_Exercise brief:_ Write out the whole listing, matching it exactly.

_Data section:_
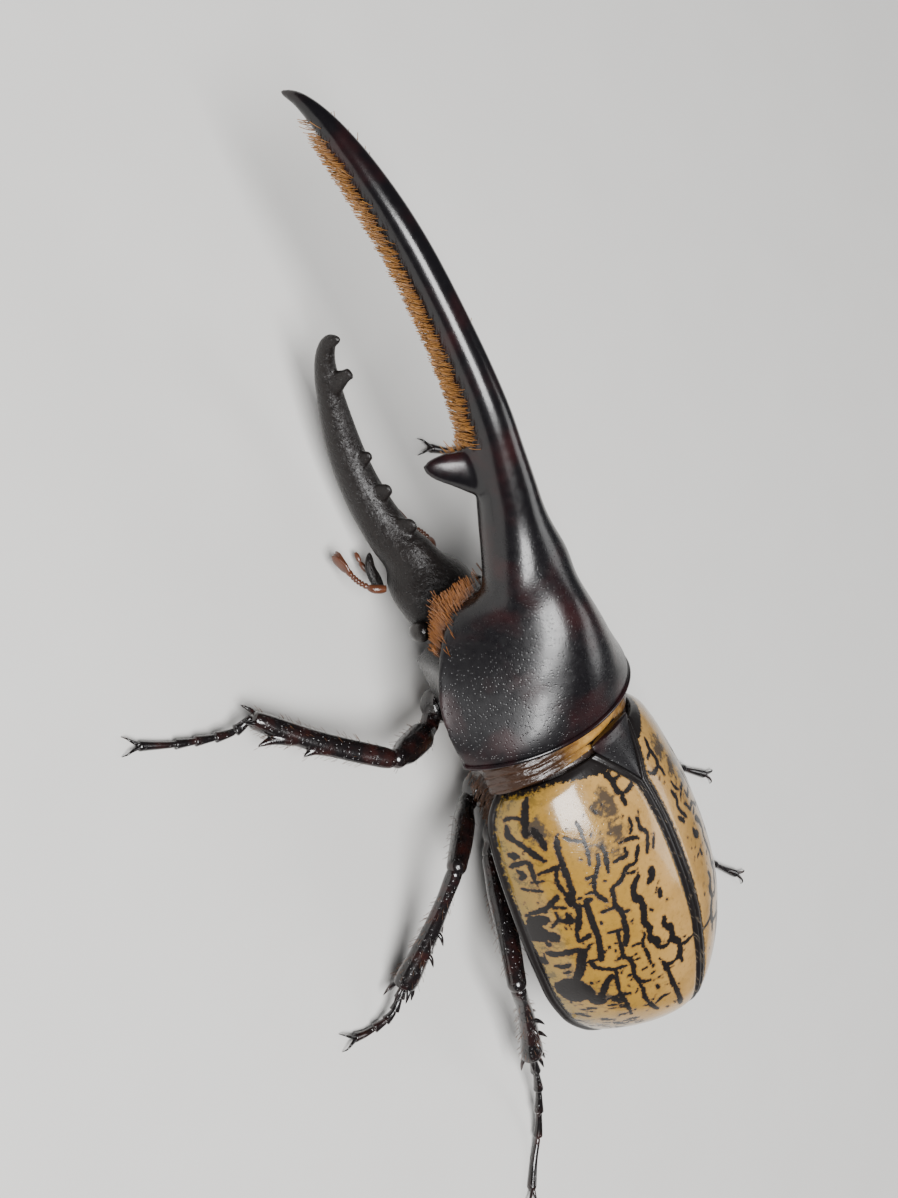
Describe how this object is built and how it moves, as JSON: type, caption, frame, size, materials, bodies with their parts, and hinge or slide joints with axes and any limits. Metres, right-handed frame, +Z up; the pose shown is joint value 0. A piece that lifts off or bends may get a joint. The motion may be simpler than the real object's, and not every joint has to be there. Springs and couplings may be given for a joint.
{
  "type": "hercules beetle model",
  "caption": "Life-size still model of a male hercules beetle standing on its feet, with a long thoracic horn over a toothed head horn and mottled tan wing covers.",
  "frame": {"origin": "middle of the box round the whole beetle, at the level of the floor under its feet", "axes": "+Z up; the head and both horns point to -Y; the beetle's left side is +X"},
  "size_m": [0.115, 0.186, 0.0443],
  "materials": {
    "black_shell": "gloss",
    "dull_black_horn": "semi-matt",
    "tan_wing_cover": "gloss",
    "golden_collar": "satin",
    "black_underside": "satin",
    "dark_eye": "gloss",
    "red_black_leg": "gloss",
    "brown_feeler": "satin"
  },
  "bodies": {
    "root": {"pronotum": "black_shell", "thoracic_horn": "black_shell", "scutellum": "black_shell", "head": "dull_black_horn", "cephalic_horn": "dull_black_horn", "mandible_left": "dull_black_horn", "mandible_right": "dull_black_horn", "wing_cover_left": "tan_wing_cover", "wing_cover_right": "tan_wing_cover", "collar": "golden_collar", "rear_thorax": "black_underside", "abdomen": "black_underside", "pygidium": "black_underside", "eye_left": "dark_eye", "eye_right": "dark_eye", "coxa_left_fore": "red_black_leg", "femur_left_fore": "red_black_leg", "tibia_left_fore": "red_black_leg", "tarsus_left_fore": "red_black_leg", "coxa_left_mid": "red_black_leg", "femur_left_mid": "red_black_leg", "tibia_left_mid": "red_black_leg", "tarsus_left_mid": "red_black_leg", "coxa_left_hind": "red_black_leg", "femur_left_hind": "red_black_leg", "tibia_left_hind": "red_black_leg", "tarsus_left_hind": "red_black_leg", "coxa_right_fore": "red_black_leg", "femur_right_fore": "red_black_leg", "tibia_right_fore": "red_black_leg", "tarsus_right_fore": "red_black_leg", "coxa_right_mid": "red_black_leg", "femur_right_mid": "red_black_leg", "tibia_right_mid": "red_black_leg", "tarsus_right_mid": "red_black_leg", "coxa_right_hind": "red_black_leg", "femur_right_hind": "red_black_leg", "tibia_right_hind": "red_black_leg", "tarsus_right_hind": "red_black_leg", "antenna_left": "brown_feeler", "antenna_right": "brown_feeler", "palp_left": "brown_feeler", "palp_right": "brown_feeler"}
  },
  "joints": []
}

_Response to the exercise:_
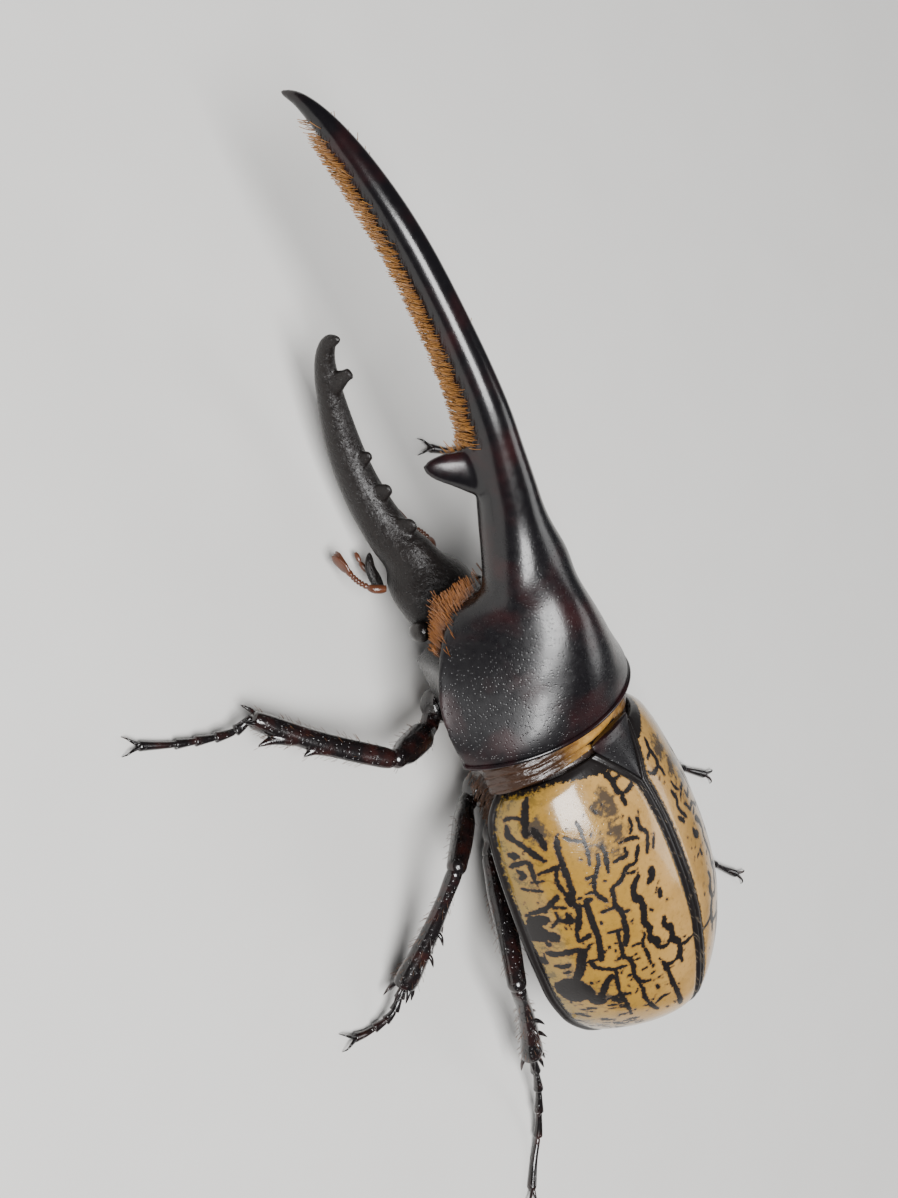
Describe how this object is built and how it moves, as JSON: type, caption, frame, size, materials, bodies with their parts, and hinge or slide joints with axes and any limits. Metres, right-handed frame, +Z up; the pose shown is joint value 0. A piece that lifts off or bends may get a joint. The motion may be simpler than the real object's, and not every joint has to be there. Springs and couplings may be given for a joint.
{
  "type": "hercules beetle model",
  "caption": "Life-size still model of a male hercules beetle standing on its feet, with a long thoracic horn over a toothed head horn and mottled tan wing covers.",
  "frame": {"origin": "middle of the box round the whole beetle, at the level of the floor under its feet", "axes": "+Z up; the head and both horns point to -Y; the beetle's left side is +X"},
  "size_m": [0.115, 0.186, 0.0443],
  "materials": {
    "black_shell": "gloss",
    "dull_black_horn": "semi-matt",
    "tan_wing_cover": "gloss",
    "golden_collar": "satin",
    "black_underside": "satin",
    "dark_eye": "gloss",
    "red_black_leg": "gloss",
    "brown_feeler": "satin"
  },
  "bodies": {
    "root": {"pronotum": "black_shell", "thoracic_horn": "black_shell", "scutellum": "black_shell", "head": "dull_black_horn", "cephalic_horn": "dull_black_horn", "mandible_left": "dull_black_horn", "mandible_right": "dull_black_horn", "wing_cover_left": "tan_wing_cover", "wing_cover_right": "tan_wing_cover", "collar": "golden_collar", "rear_thorax": "black_underside", "abdomen": "black_underside", "pygidium": "black_underside", "eye_left": "dark_eye", "eye_right": "dark_eye", "coxa_left_fore": "red_black_leg", "femur_left_fore": "red_black_leg", "tibia_left_fore": "red_black_leg", "tarsus_left_fore": "red_black_leg", "coxa_left_mid": "red_black_leg", "femur_left_mid": "red_black_leg", "tibia_left_mid": "red_black_leg", "tarsus_left_mid": "red_black_leg", "coxa_left_hind": "red_black_leg", "femur_left_hind": "red_black_leg", "tibia_left_hind": "red_black_leg", "tarsus_left_hind": "red_black_leg", "coxa_right_fore": "red_black_leg", "femur_right_fore": "red_black_leg", "tibia_right_fore": "red_black_leg", "tarsus_right_fore": "red_black_leg", "coxa_right_mid": "red_black_leg", "femur_right_mid": "red_black_leg", "tibia_right_mid": "red_black_leg", "tarsus_right_mid": "red_black_leg", "coxa_right_hind": "red_black_leg", "femur_right_hind": "red_black_leg", "tibia_right_hind": "red_black_leg", "tarsus_right_hind": "red_black_leg", "antenna_left": "brown_feeler", "antenna_right": "brown_feeler", "palp_left": "brown_feeler", "palp_right": "brown_feeler"}
  },
  "joints": []
}